When slaves were freed, they often remained within the family of
their former masters, becoming clients instead of servants and taking the name of their erstwhile master (as the father of Seneca's Calvisius Sabinus appears to have done: the Calvisii were well-known nobles in the late republic and early empire). Many freedmen ran lucrative businesses, especially in services whose mastery entailed
discipline or drudgery deemed unfit for nobles (cf. banking,
manufactures, management, education). Sometimes, they undertook these
businesses originally as slaves, using the proceeds of the business
to purchase freedom, and then vast material estates, if they were notably successful. Manumission secured them greater access to high
culture, and some aspired to master the Greek letters and manners
affected by Roman nobility, their patrons and former masters. This
did not always come readily or easily to them (as it did not to all
the nobility, either, but the stereotypical rich lout in imperial
Roman society is a freedman).
(⁑)
The nomenclator whom I have
made into a valet here
was a slave whose duty was to provide his master with the names of
strangers he might approach in society (when canvassing for elections
or hosting meetings of clients and hangers-on).
(‡)
In imperial Roman society, learning was demonstrated by familiarity
with Greek literature.

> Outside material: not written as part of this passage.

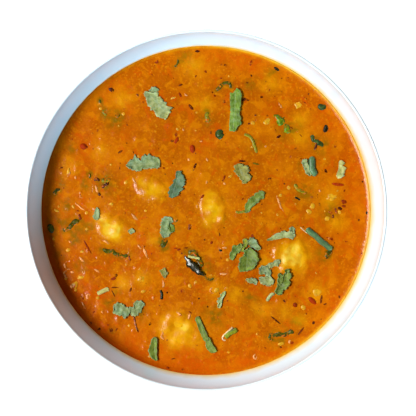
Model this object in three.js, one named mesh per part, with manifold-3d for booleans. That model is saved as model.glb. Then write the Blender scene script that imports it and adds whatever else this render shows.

Young children of good family were tutored in
poetry, initially, working through the authors Seneca mentions here.
The nine lyric poets he refers to after Homer and Hesiod, who
composed epics, are Alcman, Sappho, Alcaeus, Anacreon, Stesichorus,
Ibycus, Simonides, Bacchylides, and Pindar.
(*)
Scrinia are technically
boxes, sometimes cases, and the books in them are probably scrolls.